天海 総理との対決は同時に、自分たちの信じる正義の根幹をも問われることになるので、キントリメンバーの苦悩もさらに深く、濃密に描かれている点が印象的でした。

小日向 国を守ろうとする気持ちは、総理もキントリのメンバーも同じなんだよね。その葛藤が同時に見えるところが、すごく面白かった。だから見終わったとき、「果たしてあの決断は正しかったのだろうか?」と考えさせられるんじゃないかな。

塚地 ご覧になった方が、いろんなことを考えさせられる内容になっていますよね。総理自身は責任感と正義感の強い人なんだけど、過去に起きたある出来事によって自分の正義が揺るがされることになる。そこから、「“正しい”ってなんだろう?」と、見た人自身に問いかけるような物語にもなっていて。

田中 そういう意味では、取り調べのシーンを映画館で見たら、自分が取り調べられている気分になるかもしれないよね。
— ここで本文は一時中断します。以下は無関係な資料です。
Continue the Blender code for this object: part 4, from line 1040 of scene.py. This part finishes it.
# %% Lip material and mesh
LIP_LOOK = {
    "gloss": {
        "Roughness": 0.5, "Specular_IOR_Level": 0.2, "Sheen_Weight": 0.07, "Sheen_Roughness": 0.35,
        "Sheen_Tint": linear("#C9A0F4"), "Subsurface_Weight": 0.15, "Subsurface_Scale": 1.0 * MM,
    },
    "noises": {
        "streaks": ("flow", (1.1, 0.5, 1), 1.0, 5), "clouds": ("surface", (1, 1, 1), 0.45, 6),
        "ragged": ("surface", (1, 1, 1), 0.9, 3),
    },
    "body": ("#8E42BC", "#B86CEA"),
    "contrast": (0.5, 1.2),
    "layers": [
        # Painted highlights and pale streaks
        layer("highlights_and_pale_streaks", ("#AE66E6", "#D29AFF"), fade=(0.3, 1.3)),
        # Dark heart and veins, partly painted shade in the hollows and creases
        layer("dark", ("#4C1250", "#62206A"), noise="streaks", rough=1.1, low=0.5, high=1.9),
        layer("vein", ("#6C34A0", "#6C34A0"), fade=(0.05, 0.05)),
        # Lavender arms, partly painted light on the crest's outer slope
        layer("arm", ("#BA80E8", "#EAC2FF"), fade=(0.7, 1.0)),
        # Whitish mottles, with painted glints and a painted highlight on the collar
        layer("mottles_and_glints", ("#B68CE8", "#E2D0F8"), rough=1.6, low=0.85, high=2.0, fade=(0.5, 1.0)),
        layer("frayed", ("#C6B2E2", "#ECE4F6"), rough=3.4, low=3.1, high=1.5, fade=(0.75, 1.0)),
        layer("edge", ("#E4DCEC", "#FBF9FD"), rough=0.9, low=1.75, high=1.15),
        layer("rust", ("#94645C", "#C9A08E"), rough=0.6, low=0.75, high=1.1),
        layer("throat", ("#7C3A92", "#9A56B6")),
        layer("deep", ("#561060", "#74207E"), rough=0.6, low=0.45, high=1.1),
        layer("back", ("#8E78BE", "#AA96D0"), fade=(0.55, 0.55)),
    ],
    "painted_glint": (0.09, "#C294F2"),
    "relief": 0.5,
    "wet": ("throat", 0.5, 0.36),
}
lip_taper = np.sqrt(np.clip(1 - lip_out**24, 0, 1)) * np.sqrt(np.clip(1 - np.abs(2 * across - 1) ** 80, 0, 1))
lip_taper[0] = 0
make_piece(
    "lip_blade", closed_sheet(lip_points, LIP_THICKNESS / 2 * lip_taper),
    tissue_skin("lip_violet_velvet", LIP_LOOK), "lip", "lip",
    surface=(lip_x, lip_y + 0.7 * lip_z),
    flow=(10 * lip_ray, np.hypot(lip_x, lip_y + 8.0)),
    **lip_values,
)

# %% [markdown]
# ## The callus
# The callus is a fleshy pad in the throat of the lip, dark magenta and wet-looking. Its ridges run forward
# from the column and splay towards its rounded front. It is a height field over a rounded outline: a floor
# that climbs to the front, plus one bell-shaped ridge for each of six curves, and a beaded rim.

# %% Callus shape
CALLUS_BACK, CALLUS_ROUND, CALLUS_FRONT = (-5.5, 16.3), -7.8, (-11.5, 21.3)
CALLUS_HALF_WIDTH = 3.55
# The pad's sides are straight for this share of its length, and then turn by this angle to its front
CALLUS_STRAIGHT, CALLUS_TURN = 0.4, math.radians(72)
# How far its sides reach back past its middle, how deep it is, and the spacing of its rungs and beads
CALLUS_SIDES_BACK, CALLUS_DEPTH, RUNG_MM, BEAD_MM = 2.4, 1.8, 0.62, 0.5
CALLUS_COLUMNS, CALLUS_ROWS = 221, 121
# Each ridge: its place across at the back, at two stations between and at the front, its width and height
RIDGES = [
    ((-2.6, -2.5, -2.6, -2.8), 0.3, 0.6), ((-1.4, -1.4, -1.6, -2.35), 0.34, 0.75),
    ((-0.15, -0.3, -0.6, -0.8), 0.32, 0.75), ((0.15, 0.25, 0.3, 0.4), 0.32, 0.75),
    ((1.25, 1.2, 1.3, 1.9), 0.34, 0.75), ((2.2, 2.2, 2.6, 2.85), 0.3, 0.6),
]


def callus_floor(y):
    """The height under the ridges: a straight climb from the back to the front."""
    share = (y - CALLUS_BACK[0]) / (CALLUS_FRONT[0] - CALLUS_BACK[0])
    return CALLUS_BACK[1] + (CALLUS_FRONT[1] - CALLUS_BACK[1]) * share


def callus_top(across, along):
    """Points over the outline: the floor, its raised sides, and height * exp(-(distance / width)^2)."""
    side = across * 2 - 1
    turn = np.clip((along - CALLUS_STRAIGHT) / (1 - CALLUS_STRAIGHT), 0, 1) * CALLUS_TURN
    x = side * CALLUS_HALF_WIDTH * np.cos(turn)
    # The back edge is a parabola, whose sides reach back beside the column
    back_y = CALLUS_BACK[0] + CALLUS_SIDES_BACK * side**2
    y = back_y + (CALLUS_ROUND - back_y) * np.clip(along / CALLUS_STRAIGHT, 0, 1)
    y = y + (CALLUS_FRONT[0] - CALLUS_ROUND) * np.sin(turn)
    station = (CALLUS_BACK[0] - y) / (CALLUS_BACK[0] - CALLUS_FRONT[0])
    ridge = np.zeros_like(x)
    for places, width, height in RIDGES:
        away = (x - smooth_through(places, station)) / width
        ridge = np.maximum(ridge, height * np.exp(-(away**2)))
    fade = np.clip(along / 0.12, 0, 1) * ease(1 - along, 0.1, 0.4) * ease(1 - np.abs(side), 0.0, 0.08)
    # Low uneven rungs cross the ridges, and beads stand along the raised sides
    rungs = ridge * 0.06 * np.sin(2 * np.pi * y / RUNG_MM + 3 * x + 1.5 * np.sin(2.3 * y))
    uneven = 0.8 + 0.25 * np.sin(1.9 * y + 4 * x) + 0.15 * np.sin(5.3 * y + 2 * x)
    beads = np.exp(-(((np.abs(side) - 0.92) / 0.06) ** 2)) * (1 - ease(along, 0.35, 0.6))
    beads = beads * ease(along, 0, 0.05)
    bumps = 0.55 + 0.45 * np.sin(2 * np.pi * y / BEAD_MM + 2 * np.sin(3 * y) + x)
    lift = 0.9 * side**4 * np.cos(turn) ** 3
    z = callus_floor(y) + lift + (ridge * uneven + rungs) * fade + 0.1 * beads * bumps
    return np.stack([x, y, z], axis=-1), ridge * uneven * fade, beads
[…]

それは面白そうだな。

でんでん そういう奥深い社会派ドラマでもあるので、皆さんそれぞれが、感情移入できる人物を見つけて、楽しんでほしいですね。

天海 総理との対決だけでなく、事件のスケールも今まで以上に大きくなり、大きなスクリーンで十分楽しんでいただける作品に仕上がっています。12年の集大成を、ぜひ映画館で見届けていただけたらうれしいです。